UKIP is flourishing because the British are fed up with the sovereignty-gobbling European Union. Likewise the United States has its own infernal machine of bureaucratic destruction: Obamacare. After years of mismanagement on everything from education to foreign policy by both Republicans and Democrats, the president’s health law, from its inception to now, has been a gaudy neon sign advertising everything people despise about Washington—political sausage-making, coercion, red tape, ineptitude. Polls show the public disapproves of Obamacare by margins of anywhere from nine to nineteen points.
But Obamacare is only the most visible target of a wider discontent, which transcends party lines and even ideology.
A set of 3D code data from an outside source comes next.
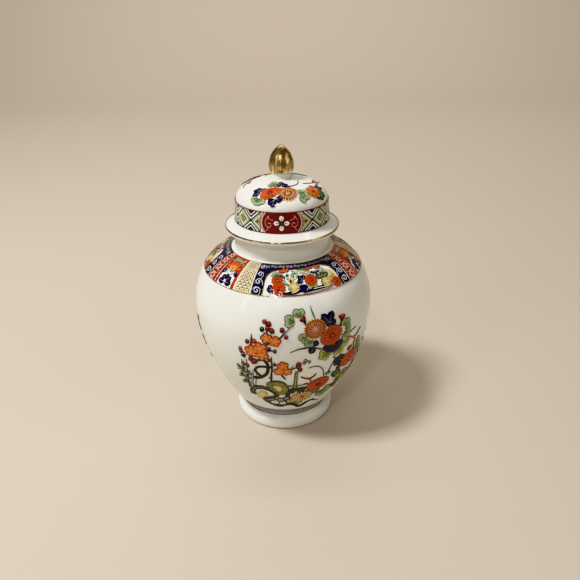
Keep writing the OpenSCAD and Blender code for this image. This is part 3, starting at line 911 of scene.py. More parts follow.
def plum_blossom(turn, height, radius, petal_colour="coral_enamel", rim_colour="iron_red", lean=0.0, coat=2,
        rim=0.76):
    """An open plum blossom: five round petals with red rims, a yellow eye and its stamens."""
    blossom = Brush(scene, turn, height, lean=lean)
    blossom.dot(rim_colour, (0, 0), 0.8 * radius, coat=coat)
    for layer, colour, spread in ((0, rim_colour, 0.49), (1, petal_colour, 0.47 * rim)):
        for i in range(5):
            angle = math.radians(90 + 72 * i)
            blossom.dot(colour, (0.58 * radius * math.cos(angle), 0.58 * radius * math.sin(angle)),
                        spread * radius, coat=coat + layer)
    blossom.dot(petal_colour, (0, 0), 0.62 * radius, coat=coat + 1)
    blossom.dot("sun_yellow", (0, 0), 0.25 * radius, coat=coat + 3, sides=20, rings=2, wave=0.16)
    blossom.dot("deep_red", (0, 0), 0.1 * radius, coat=coat + 4, sides=8, rings=1)


def plum_bud(turn, height, radius, colour):
    """A closed bud: a round dab with a dark cup and a light touch."""
    bud = Brush(scene, turn, height)
    bud.dot("outline_black", (0, -0.3 * radius), 1.04 * radius, coat=2)
    bud.dot(colour, (0, 0.1 * radius), radius, coat=3)
    bud.line("pink_line", [(-0.4 * radius, 0.1 * radius), (0, 0.6 * radius), (0.4 * radius, 0.3 * radius)],
             0.22, coat=4, taper=(0.5, 0.5), steps=2)


def bough(spots, width, taper=(1.0, 0.6), steps=4):
    """A branch of the plum tree: a black line that thins towards its tip."""
    scene.line("outline_black", spots, width, coat=1, taper=taper, steps=steps)


# the plum tree: trunk with its loop, the straight stem and twigs
bough([(-15.5, 86.2), (-12.6, 87.2), (-10.4, 85.0), (-9.5, 81.5), (-9.8, 77), (-11, 73), (-13.6, 69.8),
       (-16.8, 67.6), (-21, 67.0)], 2.7, taper=(0.7, 1.0))
bough([(-6.4, 80.4), (-9.4, 80.2), (-13, 80.4), (-16.4, 79), (-18.2, 76.2), (-17.4, 73), (-15.2, 70.4)], 2.2,
      taper=(0.7, 0.9))
bough([(-6.9, 90.5), (-7.1, 84), (-7.2, 78), (-7.9, 71), (-8.4, 64)], 1.8, taper=(0.4, 0.9))
bough([(-19.5, 91), (-19.2, 88), (-18.6, 84.5)], 1.8)
bough([(-6.5, 105), (-8.6, 102), (-10.4, 99.6)], 1.7)
bough([(-9.4, 109), (-9.2, 113), (-9.6, 117), (-9.8, 121)], 0.9, taper=(1.0, 0.0))
bough([(-3, 105.8), (-1.2, 107.6), (0.6, 110), (4.2, 114.6)], 1.1, taper=(1.0, 0.0))
bough([(-9.2, 95.8), (-7, 96), (-4.6, 96)], 1.1)
bough([(-18.4, 109), (-18.6, 104), (-19, 97)], 1.2, taper=(0.0, 1.0))
bough([(-26, 90), (-25, 91.5), (-23.5, 91)], 1.0)
bough([(-26.5, 88), (-25, 88.6), (-23, 90)], 0.9)
bough([(-1.2, 72), (0.2, 69.8), (1.6, 67.2)], 1.2, taper=(1.0, 0.0))
bough([(4.4, 77.4), (6.6, 79.2), (8.4, 79.6)], 1.1)
bough([(5.0, 79.8), (6.2, 82.6)], 0.6, taper=(1.0, 0.0), steps=1)
bough([(-9.6, 68.8), (-8.2, 69.6)], 1.0, steps=1)
plum_blossom(-12.6, 91.8, 4.9, lean=30)
plum_blossom(-18.9, 94.0, 5.3)
plum_blossom(-13.4, 97.4, 5.2, lean=20, coat=3)
plum_blossom(-9.5, 106.4, 4.3, petal_colour="coral_enamel", rim_colour="dark_green", lean=10, rim=0.7)
plum_blossom(-4.6, 104.2, 4.4, lean=-12)
plum_blossom(2.2, 76.2, 3.9, petal_colour="coral_enamel", lean=15)
plum_blossom(-2.8, 76.4, 4.1, petal_colour="coral_enamel", rim_colour="rust_enamel", coat=3)
plum_blossom(-0.3, 81.9, 4.3, lean=10, coat=3)
for turn, height, radius, colour in (
        (-21.2, 102.0, 1.6, "deep_red"), (-16.9, 103.3, 1.7, "iron_red"), (-26.2, 94.4, 1.5, "rust_enamel"),
        (-26.0, 91.8, 1.3, "deep_red"), (-24.6, 88.4, 1.5, "aubergine"), (-8.1, 97.8, 1.3, "aubergine"),
        (-4.8, 95.9, 1.4, "dark_green"), (-10.7, 119, 1.4, "rust_enamel"), (-8.1, 117.5, 1.8, "deep_red"),
        (-12.0, 113.4, 1.6, "aubergine"), (-8.7, 114.2, 1.7, "deep_red"), (-6.2, 112.6, 1.8, "deep_red"),
        (-0.3, 113.3, 1.7, "deep_red"), (1.9, 107.8, 1.4, "deep_red"), (-8.5, 87.4, 1.3, "deep_red"),
        (-5.4, 83.4, 1.3, "deep_red"), (9.4, 82.6, 2.1, "deep_red"), (9.7, 79.6, 1.6, "deep_red"),
        (10.5, 77.2, 1.7, "deep_red"), (-20.0, 86.6, 1.9, "deep_red"), (-17.4, 85.2, 2.0, "deep_red"),
        (-18.8, 83.8, 1.6, "deep_red"), (-25.8, 80.2, 1.7, "rust_enamel"), (-23.2, 79.2, 1.6, "deep_red")):
    plum_bud(turn, height, radius, colour)
for turn, height in ((12.6, 83.4), (15.8, 83.9), (13.4, 85.6)):
    loop = Brush(scene, turn, height)
    loop.line("outline_black", [(1.3 * math.cos(math.radians(a)), 1.1 * math.sin(math.radians(a)))
                                for a in range(-120, 200, 40)], 0.5, coat=1, steps=2)

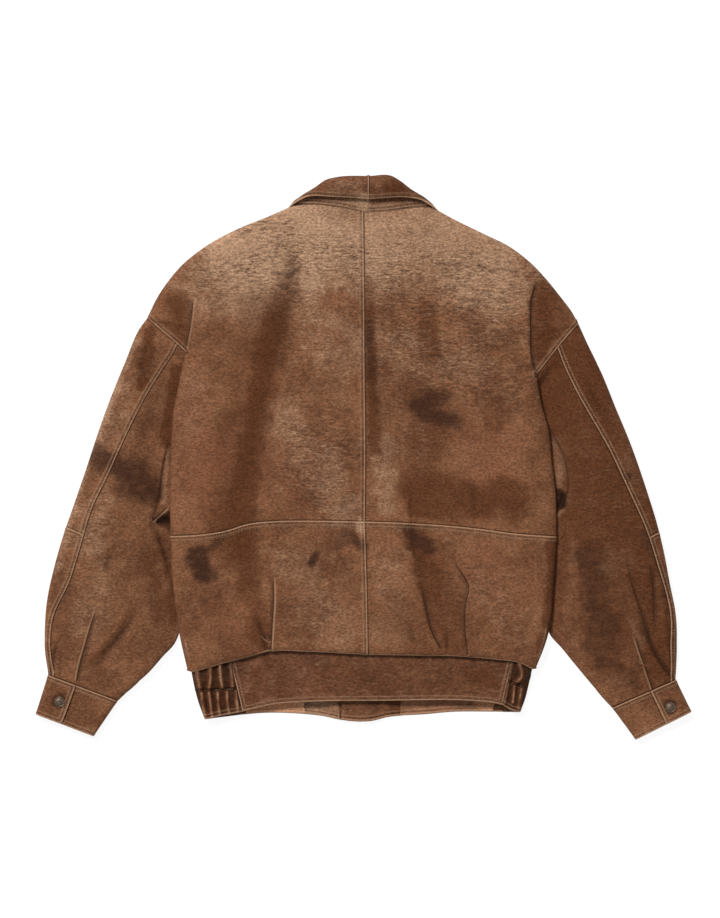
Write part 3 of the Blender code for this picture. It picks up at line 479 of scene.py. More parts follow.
# %% Folds of the body
Fold = namedtuple("Fold", "kind wide deep fade line high", defaults=("left",))
Trough, Ridge, Lap, Crease = (partial(Fold, kind) for kind in ("trough", "ridge", "lap", "crease"))
BODY_FOLDS = [
    Trough(15, 2.4, (0, 1), [
        (-99, 285), (-107, 236), (-118, 173), (-130, 113), (-142, 54), (-158, 9), (-172, -38),
        (-188, -79), (-200, -125), (-209, -167),
    ]),
    Trough(12, 1.2, (1, 1), [(-164, 180), (-172, 124), (-178, 61), (-190, 5)]),
    Lap(3.5, 2.2, (0.5, 0), [(-237, 228), (-241, 191), (-248, 152)], "right"),
    Crease(3.5, 3.2, (0.5, 0), [(244, 256), (234, 225), (233, 180), (234, 144), (241, 116)]),
    Trough(6, 1.8, (1, 1), [(10, 243), (10, 166), (15, 96), (22, 54), (19, 14)]),
    Ridge(3, 0.7, (1, 1), [(13, 26), (22, -5), (24, -51), (27, -84)]),
    Crease(4, 1.6, (1, 1), [(64, -16), (65, -86), (69, -128), (76, -170)], "left"),
    Crease(3, 2.5, (1, 0.3), [(76, -163), (85, -202), (94, -240), (110, -272)], "left"),
    Trough(7, 0.9, (1, 1), [(209, -27), (211, -58), (209, -89)]),
    Trough(5, 0.9, (1, 1), [(149, -16), (155, -58), (149, -93)]),
    Lap(2.2, 2.8, (0.6, 0), [(-126, -159), (-125, -198), (-127, -233), (-129, -268)], "right"),
    Lap(1.5, 1.6, (1, 0.3), [(-146, -248), (-138, -255), (-130, -259)], "right"),
    Trough(13, 2, (0, 1), [(-160, -91), (-159, -128), (-153, -170), (-146, -215)]),
    Trough(3, 1.4, (1, 0), [(-152, -212), (-142, -243), (-134, -271)]),
    Trough(2.5, 1.2, (1, 1), [(-142, -254), (-134, -250), (-128, -254)]),
    Crease(1.6, 2.5, (1, 0), [
        (130, -111), (131, -149), (139, -161), (148, -182), (144, -198), (142, -233), (146, -273),
    ], "right"),
    Crease(1.4, 1.4, (1, 1), [(149, -184), (169, -187), (191, -199)], "right"),
    Trough(6, 1.4, (0, 1), [(79, -142), (83, -166), (88, -209), (99, -243), (108, -271)]),
    Trough(2.5, 1.2, (1, 0), [(117, -237), (117, -275)]),
    Trough(4, 0.9, (1, 1), [(172, -215), (162, -240), (158, -265)]),
    Ridge(5, 1, (1, 1), [(198, -142), (191, -184), (195, -226)]),
    Trough(10, 1, (1, 1), [(-222, -121), (-219, -170), (-225, -219)]),
    Trough(9, 1.1, (1, 1), [(-47, -142), (-64, -184), (-58, -233)]),
    Ridge(1.6, 1.8, (0.6, 0.8), [(-250, -246), (-246, -272), (-240, -292)]),
    Ridge(1.6, 1.8, (0.6, 0.8), [(257, -229), (250, -261), (240, -291)]),
]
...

Rand Paul, who can elicit applause at both CPAC and Berkeley for essentially the same speech, has tapped into that sentiment better than anyone. That doesn’t mean he has to be its standard-bearer. He could peter out or destroy himself with a gaffe. Voters could decide they buy the argument that a governor with a beefy track record is preferable to a senator. But the fact remains that Paul, regarded as a freak by fish tank denizens, is more aligned with current public opinion than any other candidate.
C.S. Lewis wrote, “A sick society must think much about politics, as a sick man must think much about digestion…We think of such things only in order to be able to think of something else.” For those in the aquarium who think about politics constantly, the usual templates apply: two political parties setting aside differences to solve problems. For the public, many of whom are newly involved in politics after so many of those solutions backfired, it’s the aquarium itself that’s the problem. If Paul can run a competent campaign on that message, the pundits might be rocked yet again by a wave of total surprise.